JAKARTA, JPI – Pengamat kebijakan publik Jerry Massie menilai Menteri Perumahan dan Kawasan Permukiman (PKP) Maruarar Sirait kerap tampil seolah-olah sebagai Komisioner BP Tapera, bukan sebagai menteri yang fokus pada tugas pokoknya.
Direktur Eksekutif Political Public and Policy Studies (P3S) itu mencatat bahwa selama 10 bulan menjabat, program yang paling sering dikedepankan Maruarar adalah Fasilitas Likuiditas Pembiayaan Perumahan (FLPP) — subsidi pemerintah untuk membantu Masyarakat Berpenghasilan Rendah (MBR) memiliki rumah melalui KPR.
Menurut Jerry, FLPP sepenuhnya dikelola BP Tapera berdasarkan amanat UU Nomor 4 Tahun 2016 tentang Tapera, dengan pendanaan dari APBN yang berada pada DIPA Bagian Anggaran Bendahara Umum Negara (BA-BUN) Kementerian Keuangan.“FLPP dikendalikan BP Tapera, bukan Kementerian PKP. Menteri PKP hanya duduk sebagai Ketua Komite Tapera bersama beberapa menteri lain, dengan fungsi pembinaan dan pemberian arahan strategis,” ujarnya.

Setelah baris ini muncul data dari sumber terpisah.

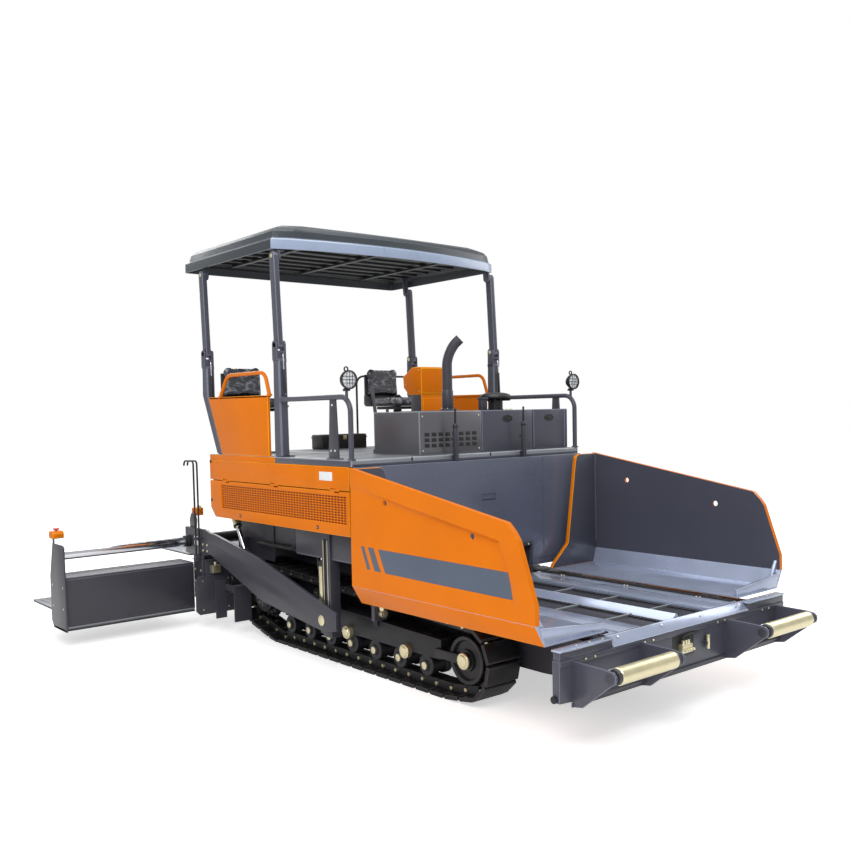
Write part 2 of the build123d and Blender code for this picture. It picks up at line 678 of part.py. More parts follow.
def make_handrails():
    """Tube rails from the front posts to the deck's front corners, and a thin rail at the rear."""
    y = BODY_HALF - 20
    r = 21
    main = bent_tube([(fore(-1048), y, RAIL_Z), (fore(-24), y, RAIL_Z), (fore(-24), y, DECK_Z)], r, 120)
    mid = round_bar((fore(-245), y, DECK_Z), (fore(-245), y, RAIL_Z), r)
    stub = round_bar((fore(-70), y, RAIL_Z - 22), (fore(-70), y, LAMP_Z - LAMP_R - 12), 12)
    x = fore(-2350)
    top = DECK_Z + 758
    ends = (BODY_HALF - 880, BODY_HALF - 120)
    rear = bent_tube([(x, ends[0], DECK_Z), (x, ends[0], top), (x, ends[1], top), (x, ends[1], DECK_Z)], 11, 90)
    return both(join(main, mid, stub)) + [rear]


def make_lamps():
    """Round work lamp on its foot above each front rail."""
    y = BODY_HALF - 20
    foot = block((fore(-90), fore(-50)), (y - 16, y + 16), (LAMP_Z - LAMP_R - 12, LAMP_Z - LAMP_R + 12))
    drum = round_bar((fore(-104), y, LAMP_Z), (fore(-24), y, LAMP_Z), LAMP_R)
    return both(join(foot, drum))


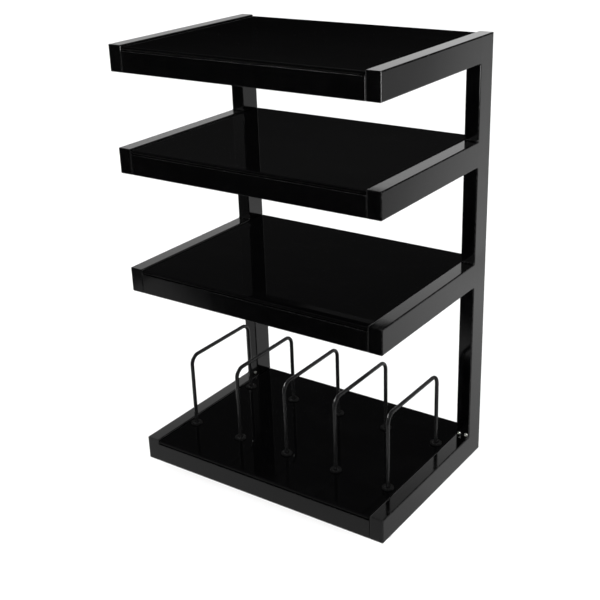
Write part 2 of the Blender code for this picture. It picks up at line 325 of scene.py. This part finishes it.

Jerry mengingatkan bahwa UU Tapera mengatur mekanisme kepesertaan, skala prioritas, dan distribusi pembiayaan secara ketat, termasuk masa kepesertaan minimal 12 bulan. Karena itu, ia menilai langkah Menteri PKP melakukan segmentasi penerima atau MoU langsung dengan kelompok masyarakat di luar mekanisme kepesertaan Tapera tidak sejalan dengan ketentuan UU.
Ia juga menyoroti bahwa peran Kementerian PKP seharusnya lebih luas dari sekadar mendorong program FLPP. Menteri PKP, menurutnya, memiliki tanggung jawab strategis untuk memenuhi kebutuhan rumah layak dan terjangkau melalui program yang bersumber dari pagu DIPA kementeriannya sendiri.“Pengelolaan dan distribusi dana Tapera bukanlah prestasi atau kewenangan Menteri PKP,” tegas Jerry.
Jerry bahkan menyarankan DPR RI meminta BPK melakukan audit investigatif terhadap pelaksanaan UU Tapera, mengingat dana yang dikelola BP Tapera mencapai puluhan triliun rupiah setiap tahun. Tahun 2025, misalnya, dana FLPP yang disalurkan BP Tapera mencapai Rp35,2 triliun untuk 350 ribu rumah subsidi.
Ia menutup pernyataannya dengan mengingatkan posisi BP Tapera sebagai badan hukum publik permanen yang dibentuk berdasarkan UU, dengan kemandirian yang bahkan lebih kuat dibandingkan kementerian yang dibentuk melalui peraturan presiden.“BP Tapera dan Kementerian PKP punya mandat masing-masing. Jangan sampai batas kewenangan diabaikan,” pungkasnya.